WRITTEN PROBLEM
Using the data that follows, return exactly the lines from the one that contains "obj.matrix_world = world" through the one that contains "bpy.data.objects.remove(obj)", ends included.

MATERIAL PROVIDED
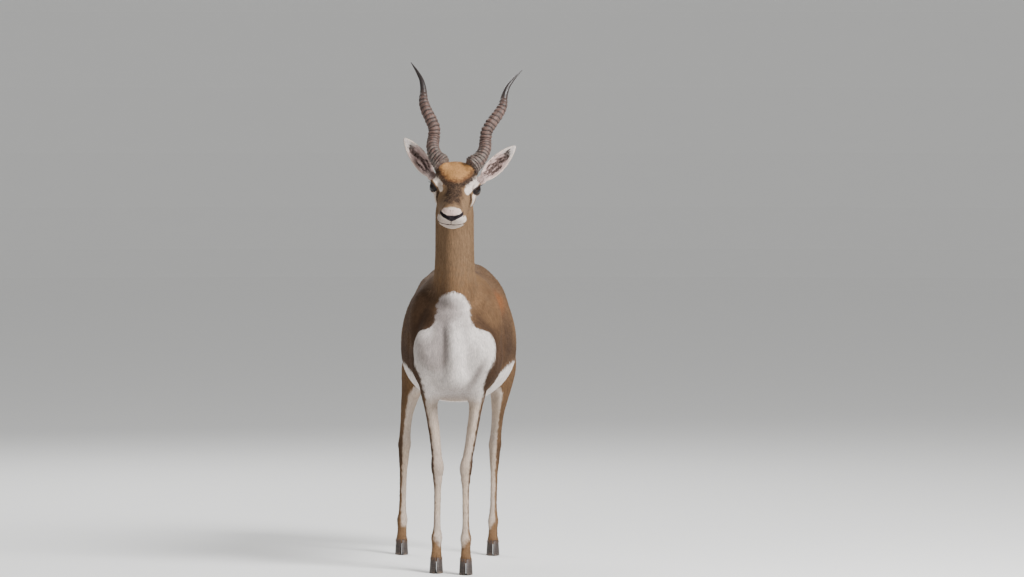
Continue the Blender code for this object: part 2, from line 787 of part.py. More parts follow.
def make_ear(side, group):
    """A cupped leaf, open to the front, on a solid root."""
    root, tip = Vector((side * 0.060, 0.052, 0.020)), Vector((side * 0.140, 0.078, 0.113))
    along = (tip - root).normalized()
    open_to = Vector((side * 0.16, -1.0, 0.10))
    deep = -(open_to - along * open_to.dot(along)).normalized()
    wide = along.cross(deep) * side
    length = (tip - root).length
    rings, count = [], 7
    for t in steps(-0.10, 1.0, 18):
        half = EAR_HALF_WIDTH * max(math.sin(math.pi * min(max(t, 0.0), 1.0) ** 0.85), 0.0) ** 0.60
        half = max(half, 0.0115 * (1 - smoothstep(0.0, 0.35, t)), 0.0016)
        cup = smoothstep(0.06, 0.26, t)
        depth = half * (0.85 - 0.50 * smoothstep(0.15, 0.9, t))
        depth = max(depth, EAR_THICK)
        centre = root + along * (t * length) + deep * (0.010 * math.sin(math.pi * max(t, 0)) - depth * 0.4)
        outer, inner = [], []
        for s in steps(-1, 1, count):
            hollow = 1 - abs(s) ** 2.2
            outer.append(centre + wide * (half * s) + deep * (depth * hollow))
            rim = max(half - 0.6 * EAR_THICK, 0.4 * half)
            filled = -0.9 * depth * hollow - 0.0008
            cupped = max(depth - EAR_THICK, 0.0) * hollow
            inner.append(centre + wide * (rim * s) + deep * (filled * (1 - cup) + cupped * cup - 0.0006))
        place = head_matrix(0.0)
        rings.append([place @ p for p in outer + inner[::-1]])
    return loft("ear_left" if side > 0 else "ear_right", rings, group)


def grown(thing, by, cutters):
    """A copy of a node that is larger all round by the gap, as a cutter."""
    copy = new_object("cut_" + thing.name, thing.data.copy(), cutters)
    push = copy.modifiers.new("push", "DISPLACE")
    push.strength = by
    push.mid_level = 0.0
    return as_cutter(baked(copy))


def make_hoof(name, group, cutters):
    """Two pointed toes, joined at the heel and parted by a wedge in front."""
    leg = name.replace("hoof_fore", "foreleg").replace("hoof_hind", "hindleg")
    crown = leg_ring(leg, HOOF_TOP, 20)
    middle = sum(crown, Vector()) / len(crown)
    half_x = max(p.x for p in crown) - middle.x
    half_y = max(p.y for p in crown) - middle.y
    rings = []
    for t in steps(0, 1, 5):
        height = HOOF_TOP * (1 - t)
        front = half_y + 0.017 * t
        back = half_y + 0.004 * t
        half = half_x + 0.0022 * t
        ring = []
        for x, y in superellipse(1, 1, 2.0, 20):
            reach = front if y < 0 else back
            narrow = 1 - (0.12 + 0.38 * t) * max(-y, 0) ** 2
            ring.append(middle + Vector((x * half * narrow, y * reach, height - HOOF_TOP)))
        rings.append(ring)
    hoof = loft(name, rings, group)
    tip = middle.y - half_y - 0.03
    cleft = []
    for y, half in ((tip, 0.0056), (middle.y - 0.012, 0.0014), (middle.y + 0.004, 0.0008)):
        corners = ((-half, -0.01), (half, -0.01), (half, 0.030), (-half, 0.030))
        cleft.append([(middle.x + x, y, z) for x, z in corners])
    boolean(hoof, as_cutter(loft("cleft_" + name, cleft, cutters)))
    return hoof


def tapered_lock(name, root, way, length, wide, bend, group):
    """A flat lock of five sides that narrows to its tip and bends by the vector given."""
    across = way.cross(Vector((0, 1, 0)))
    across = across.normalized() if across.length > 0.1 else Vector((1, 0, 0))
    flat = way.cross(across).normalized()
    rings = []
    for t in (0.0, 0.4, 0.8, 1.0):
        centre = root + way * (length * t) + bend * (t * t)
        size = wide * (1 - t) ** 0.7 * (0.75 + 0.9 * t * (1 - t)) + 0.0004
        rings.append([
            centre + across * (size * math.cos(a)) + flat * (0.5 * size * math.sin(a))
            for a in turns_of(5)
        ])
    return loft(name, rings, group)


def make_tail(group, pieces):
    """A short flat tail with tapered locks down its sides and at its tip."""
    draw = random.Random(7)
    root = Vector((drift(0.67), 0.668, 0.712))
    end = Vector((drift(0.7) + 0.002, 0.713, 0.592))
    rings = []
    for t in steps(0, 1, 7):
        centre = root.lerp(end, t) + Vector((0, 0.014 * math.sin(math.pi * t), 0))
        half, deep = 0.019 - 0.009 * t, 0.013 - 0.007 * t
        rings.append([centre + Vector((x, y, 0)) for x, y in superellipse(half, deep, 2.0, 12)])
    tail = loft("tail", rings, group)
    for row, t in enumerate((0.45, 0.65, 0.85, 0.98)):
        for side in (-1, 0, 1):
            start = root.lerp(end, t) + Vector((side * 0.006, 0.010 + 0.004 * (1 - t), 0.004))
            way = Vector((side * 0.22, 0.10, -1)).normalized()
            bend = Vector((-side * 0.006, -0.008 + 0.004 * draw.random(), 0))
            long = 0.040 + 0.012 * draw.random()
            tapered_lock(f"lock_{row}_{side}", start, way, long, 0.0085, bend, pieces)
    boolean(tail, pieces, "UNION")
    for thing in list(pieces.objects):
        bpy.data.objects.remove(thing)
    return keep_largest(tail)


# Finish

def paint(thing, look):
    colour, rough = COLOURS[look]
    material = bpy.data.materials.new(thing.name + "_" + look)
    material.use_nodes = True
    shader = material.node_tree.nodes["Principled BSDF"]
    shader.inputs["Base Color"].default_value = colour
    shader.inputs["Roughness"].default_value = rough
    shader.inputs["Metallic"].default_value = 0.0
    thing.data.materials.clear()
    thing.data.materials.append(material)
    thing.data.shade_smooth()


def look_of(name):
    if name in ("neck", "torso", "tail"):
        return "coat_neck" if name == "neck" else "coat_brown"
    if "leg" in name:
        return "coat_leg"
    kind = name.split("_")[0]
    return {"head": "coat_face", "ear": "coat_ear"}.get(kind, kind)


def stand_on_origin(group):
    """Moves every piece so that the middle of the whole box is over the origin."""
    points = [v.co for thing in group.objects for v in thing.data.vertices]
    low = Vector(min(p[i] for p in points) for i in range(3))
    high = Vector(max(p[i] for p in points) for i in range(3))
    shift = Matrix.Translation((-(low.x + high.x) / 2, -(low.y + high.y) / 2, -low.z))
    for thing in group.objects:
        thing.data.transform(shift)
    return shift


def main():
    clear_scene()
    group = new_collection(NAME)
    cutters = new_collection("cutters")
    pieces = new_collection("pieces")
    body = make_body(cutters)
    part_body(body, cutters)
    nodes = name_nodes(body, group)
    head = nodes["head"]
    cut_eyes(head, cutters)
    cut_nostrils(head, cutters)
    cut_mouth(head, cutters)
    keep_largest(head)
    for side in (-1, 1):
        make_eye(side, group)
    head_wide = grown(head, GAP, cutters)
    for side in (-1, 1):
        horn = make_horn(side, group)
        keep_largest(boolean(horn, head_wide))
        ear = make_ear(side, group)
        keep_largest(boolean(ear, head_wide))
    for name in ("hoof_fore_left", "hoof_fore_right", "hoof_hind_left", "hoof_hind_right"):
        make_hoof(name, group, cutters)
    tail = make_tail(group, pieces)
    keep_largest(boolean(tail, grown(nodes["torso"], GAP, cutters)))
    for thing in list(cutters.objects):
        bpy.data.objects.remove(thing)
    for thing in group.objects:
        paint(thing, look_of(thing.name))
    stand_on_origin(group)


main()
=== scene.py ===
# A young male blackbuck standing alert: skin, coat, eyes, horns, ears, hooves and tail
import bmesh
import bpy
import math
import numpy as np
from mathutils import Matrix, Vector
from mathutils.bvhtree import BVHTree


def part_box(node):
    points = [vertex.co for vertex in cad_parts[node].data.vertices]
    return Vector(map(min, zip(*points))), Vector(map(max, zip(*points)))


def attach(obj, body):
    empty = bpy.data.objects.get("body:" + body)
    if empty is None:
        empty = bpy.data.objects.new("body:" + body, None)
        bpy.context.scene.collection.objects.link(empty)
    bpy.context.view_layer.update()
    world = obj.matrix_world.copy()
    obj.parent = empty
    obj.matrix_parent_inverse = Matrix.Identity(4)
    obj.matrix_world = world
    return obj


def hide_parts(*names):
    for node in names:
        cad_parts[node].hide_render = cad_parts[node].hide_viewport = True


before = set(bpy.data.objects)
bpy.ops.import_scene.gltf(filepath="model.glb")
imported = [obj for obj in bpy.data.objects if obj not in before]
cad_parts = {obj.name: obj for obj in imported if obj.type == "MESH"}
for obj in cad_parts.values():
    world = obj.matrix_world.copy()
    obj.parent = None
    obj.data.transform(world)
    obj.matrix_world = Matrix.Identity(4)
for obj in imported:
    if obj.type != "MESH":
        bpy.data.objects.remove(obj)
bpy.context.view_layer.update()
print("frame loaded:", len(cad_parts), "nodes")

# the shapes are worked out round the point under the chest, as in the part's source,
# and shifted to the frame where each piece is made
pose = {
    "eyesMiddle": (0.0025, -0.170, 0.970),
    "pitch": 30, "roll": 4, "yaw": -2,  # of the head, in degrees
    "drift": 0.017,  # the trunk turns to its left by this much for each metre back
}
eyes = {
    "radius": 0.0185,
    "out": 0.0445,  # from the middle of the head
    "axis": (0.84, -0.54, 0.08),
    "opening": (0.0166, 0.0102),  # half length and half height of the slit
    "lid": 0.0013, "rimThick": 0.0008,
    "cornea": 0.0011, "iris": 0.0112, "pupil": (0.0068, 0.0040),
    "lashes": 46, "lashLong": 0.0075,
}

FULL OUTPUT
    obj.matrix_world = world
    return obj


def hide_parts(*names):
    for node in names:
        cad_parts[node].hide_render = cad_parts[node].hide_viewport = True


before = set(bpy.data.objects)
bpy.ops.import_scene.gltf(filepath="model.glb")
imported = [obj for obj in bpy.data.objects if obj not in before]
cad_parts = {obj.name: obj for obj in imported if obj.type == "MESH"}
for obj in cad_parts.values():
    world = obj.matrix_world.copy()
    obj.parent = None
    obj.data.transform(world)
    obj.matrix_world = Matrix.Identity(4)
for obj in imported:
    if obj.type != "MESH":
        bpy.data.objects.remove(obj)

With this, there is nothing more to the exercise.